• WHAT YOU SHOULD DO
Pick out each line containing the string "part" and copy it.

• RECORDS FOR THE EXERCISE
>> Start
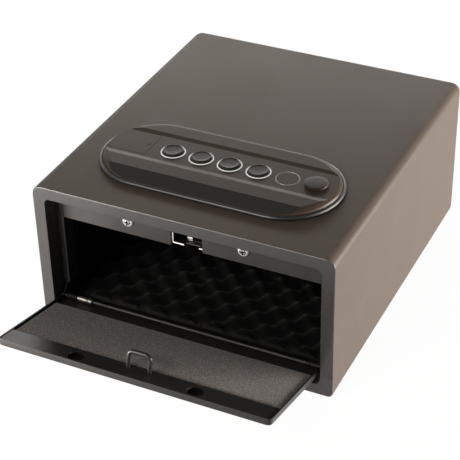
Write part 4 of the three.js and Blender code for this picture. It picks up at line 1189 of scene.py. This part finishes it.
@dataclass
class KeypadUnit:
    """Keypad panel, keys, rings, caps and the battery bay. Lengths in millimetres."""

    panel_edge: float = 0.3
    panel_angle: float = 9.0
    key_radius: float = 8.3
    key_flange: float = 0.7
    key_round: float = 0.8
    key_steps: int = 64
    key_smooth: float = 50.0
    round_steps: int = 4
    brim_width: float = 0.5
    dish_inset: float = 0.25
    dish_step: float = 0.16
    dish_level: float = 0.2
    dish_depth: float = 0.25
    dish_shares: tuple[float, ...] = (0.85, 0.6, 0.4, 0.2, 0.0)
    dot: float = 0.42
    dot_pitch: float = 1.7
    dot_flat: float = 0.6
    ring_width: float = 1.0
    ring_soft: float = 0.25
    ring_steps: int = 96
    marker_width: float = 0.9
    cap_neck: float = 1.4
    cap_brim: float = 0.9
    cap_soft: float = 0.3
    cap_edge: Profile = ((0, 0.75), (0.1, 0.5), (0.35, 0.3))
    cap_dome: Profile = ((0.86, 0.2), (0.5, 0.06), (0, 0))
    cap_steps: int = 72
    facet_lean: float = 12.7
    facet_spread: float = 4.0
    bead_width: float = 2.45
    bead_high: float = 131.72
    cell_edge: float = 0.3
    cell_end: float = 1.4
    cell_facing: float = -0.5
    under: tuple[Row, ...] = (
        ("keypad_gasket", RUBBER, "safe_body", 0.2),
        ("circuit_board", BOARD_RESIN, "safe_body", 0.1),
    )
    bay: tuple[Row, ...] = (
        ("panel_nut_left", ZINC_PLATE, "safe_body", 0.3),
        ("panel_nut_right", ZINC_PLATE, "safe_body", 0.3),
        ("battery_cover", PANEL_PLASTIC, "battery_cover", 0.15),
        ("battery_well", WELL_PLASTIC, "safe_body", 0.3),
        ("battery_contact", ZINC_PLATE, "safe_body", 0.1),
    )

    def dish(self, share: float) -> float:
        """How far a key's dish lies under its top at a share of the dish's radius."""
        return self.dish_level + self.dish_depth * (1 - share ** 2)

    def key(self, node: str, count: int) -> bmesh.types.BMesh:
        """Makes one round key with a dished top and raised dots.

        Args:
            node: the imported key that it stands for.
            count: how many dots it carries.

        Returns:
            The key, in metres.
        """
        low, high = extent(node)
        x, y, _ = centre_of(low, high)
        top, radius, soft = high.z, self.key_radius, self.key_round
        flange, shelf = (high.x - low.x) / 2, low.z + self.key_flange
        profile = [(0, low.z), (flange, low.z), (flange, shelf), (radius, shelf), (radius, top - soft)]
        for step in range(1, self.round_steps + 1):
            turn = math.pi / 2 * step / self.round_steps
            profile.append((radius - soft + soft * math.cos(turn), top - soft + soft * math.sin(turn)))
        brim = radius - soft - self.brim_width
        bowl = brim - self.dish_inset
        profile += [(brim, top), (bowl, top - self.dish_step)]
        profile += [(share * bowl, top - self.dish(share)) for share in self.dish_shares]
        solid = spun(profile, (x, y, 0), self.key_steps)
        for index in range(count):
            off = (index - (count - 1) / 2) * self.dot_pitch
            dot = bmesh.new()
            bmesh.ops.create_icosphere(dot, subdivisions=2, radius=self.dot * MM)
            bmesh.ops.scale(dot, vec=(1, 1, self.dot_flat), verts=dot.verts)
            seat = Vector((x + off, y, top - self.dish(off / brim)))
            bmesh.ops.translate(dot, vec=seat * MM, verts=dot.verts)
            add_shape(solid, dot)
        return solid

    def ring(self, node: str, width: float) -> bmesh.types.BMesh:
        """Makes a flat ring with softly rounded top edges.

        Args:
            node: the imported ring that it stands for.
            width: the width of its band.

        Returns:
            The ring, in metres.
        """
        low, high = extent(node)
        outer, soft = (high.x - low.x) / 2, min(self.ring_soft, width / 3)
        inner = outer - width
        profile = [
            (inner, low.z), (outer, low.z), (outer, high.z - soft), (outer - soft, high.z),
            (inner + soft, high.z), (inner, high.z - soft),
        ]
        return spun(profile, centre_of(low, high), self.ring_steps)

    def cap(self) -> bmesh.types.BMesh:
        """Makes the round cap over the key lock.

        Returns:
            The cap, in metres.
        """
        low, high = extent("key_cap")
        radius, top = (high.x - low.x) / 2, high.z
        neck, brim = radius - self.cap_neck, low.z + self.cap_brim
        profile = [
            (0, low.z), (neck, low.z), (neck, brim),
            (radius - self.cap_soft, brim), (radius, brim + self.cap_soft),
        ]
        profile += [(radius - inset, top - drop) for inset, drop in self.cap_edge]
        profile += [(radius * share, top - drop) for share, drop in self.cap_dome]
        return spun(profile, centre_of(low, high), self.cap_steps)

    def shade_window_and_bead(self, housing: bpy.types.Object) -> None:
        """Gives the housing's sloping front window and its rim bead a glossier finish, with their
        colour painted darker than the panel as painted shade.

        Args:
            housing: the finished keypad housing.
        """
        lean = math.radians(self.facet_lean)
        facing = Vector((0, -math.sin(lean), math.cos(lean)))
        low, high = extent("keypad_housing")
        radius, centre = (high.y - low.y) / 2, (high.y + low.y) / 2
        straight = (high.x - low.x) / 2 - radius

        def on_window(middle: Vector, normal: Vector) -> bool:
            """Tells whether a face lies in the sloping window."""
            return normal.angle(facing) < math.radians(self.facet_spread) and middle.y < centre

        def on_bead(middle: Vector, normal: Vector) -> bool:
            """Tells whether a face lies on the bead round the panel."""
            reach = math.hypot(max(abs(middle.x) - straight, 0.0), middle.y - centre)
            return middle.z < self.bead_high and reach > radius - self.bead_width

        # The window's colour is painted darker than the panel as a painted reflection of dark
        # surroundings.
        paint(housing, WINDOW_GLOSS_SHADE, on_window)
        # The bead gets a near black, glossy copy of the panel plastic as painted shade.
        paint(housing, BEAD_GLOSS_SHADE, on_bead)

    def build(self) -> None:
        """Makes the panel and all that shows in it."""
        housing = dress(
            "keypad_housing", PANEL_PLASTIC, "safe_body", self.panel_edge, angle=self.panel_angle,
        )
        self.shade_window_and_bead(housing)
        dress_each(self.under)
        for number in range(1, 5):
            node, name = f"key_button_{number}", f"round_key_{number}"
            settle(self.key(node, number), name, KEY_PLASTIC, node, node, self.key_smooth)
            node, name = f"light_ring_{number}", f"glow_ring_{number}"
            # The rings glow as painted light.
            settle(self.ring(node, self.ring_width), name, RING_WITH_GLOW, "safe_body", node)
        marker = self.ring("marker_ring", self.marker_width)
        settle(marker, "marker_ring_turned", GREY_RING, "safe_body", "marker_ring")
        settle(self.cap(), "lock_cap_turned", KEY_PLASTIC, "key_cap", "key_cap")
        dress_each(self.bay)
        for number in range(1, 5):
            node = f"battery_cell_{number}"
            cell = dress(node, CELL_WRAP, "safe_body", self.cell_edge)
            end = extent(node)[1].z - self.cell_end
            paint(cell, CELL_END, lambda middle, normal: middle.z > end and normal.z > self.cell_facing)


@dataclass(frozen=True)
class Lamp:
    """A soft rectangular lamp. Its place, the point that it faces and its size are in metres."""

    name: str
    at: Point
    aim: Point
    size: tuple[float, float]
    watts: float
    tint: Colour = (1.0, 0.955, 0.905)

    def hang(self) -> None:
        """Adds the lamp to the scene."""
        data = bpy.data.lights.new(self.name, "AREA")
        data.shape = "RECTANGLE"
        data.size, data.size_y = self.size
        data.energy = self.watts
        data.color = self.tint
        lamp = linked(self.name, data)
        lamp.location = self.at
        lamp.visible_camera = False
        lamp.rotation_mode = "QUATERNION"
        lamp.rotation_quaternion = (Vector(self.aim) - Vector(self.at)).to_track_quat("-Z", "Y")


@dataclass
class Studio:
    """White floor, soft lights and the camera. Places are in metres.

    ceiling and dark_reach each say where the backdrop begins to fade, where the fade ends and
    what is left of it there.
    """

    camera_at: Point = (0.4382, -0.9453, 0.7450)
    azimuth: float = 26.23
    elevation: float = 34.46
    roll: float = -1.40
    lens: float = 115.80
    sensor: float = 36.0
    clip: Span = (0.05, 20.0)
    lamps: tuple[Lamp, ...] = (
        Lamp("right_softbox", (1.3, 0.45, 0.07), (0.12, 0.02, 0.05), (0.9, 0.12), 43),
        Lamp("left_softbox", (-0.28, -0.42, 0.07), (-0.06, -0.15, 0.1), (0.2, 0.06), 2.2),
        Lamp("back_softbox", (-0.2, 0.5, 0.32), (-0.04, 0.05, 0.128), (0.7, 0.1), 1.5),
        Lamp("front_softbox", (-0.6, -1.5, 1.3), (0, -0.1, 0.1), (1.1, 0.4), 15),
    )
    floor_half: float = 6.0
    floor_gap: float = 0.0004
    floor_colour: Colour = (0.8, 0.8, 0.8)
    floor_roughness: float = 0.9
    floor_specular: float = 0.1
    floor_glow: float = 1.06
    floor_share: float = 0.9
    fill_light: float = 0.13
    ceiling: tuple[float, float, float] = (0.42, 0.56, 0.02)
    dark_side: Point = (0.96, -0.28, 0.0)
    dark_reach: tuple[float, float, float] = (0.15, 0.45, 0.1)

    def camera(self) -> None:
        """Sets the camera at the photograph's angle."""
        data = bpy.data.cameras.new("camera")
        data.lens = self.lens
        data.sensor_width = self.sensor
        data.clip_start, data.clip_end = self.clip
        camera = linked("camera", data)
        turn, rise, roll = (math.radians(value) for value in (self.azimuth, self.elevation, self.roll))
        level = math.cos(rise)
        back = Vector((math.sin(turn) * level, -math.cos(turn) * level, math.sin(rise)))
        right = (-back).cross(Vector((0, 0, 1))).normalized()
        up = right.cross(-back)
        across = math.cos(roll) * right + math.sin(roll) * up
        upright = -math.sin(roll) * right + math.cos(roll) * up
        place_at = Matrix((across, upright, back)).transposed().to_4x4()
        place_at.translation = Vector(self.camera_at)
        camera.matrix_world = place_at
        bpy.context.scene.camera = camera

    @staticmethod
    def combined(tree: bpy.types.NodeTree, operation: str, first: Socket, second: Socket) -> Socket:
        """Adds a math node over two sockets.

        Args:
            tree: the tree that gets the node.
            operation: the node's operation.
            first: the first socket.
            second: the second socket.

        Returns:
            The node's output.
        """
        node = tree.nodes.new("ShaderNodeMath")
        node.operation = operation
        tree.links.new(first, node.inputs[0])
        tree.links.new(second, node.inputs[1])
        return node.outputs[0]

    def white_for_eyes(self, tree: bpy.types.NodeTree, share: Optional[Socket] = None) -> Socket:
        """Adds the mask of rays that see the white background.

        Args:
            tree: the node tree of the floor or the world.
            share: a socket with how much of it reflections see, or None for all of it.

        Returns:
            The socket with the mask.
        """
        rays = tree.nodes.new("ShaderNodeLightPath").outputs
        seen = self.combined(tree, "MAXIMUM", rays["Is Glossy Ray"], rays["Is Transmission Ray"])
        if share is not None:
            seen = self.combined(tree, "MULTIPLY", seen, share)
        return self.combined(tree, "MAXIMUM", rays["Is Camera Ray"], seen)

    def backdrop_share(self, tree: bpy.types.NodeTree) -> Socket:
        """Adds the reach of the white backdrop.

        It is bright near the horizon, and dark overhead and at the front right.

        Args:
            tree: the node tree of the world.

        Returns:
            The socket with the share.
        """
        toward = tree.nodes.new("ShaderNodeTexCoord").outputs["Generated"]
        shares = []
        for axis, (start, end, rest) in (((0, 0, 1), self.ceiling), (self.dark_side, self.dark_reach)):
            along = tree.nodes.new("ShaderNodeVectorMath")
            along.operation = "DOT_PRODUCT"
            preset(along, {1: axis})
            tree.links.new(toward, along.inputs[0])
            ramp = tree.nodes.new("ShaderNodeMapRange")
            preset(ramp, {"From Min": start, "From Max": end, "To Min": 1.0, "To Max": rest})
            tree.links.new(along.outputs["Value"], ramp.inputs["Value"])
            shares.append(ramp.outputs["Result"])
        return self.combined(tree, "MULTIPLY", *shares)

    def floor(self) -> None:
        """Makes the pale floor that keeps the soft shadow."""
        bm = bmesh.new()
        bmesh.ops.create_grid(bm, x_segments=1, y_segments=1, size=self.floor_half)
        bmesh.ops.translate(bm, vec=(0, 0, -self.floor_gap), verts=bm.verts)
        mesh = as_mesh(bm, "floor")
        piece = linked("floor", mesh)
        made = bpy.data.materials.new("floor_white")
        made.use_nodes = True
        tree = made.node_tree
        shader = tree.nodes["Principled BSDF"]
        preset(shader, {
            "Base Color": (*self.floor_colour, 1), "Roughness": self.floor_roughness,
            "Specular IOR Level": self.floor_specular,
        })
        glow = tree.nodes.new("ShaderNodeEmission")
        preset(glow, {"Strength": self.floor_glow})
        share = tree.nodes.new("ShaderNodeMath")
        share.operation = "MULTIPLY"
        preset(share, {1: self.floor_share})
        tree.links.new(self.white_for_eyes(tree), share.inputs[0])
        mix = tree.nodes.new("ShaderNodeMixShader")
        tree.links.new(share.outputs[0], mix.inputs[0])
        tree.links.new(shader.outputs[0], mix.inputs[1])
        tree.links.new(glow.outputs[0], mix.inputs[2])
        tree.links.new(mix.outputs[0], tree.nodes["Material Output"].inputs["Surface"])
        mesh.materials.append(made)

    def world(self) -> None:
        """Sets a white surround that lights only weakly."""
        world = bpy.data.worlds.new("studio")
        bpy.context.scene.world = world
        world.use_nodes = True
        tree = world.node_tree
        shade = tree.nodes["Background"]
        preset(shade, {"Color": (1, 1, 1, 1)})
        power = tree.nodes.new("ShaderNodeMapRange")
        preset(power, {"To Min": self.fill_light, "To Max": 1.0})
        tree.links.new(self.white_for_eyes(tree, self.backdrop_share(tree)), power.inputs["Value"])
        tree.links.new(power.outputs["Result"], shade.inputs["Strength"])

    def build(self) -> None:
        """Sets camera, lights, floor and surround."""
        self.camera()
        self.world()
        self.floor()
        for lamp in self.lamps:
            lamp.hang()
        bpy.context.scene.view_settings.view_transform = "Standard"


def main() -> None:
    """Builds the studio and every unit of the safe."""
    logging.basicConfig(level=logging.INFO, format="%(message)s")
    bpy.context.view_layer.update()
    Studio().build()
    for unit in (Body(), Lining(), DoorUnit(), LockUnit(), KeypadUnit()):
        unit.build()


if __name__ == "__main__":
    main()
>> End
>> Start
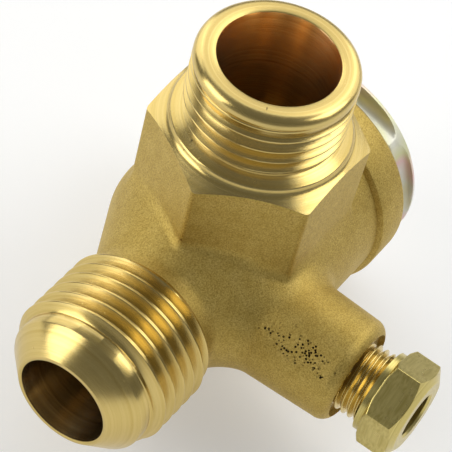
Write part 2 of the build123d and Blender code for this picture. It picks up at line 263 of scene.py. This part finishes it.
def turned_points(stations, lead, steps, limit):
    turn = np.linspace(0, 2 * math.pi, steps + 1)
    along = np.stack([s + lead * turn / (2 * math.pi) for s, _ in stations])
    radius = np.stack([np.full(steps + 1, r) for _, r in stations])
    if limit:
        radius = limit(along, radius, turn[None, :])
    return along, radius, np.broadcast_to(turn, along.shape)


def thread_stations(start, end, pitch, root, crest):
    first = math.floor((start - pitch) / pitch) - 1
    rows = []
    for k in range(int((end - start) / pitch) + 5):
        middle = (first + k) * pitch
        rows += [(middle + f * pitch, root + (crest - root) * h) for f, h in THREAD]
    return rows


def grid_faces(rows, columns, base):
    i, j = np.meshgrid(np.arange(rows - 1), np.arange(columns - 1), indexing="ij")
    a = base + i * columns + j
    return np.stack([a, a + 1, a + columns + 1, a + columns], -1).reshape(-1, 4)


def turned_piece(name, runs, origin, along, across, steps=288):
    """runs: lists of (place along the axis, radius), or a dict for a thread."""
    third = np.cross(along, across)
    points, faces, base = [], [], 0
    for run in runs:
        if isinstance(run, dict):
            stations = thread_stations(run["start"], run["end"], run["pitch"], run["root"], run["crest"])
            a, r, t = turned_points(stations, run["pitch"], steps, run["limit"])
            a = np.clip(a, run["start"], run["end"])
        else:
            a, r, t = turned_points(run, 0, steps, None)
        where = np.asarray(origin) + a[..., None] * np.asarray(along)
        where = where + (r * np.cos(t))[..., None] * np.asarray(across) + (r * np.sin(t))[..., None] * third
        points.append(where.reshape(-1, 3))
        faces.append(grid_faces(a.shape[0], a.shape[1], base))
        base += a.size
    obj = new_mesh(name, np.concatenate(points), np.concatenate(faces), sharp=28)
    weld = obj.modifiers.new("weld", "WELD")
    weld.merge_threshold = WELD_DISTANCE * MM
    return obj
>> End
>> Start
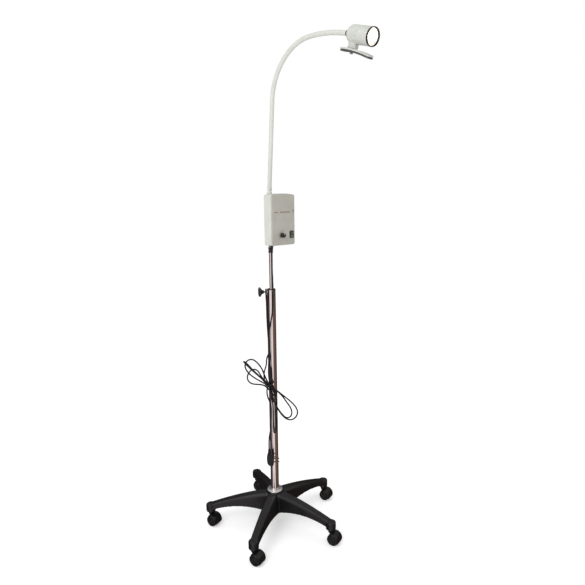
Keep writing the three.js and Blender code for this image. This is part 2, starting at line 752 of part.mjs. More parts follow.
>> End
• SOLUTION FOR THIS EXERCISE
Write part 4 of the three.js and Blender code for this picture. It picks up at line 1189 of scene.py. This part finishes it.
Write part 2 of the build123d and Blender code for this picture. It picks up at line 263 of scene.py. This part finishes it.
Keep writing the three.js and Blender code for this image. This is part 2, starting at line 752 of part.mjs. More parts follow.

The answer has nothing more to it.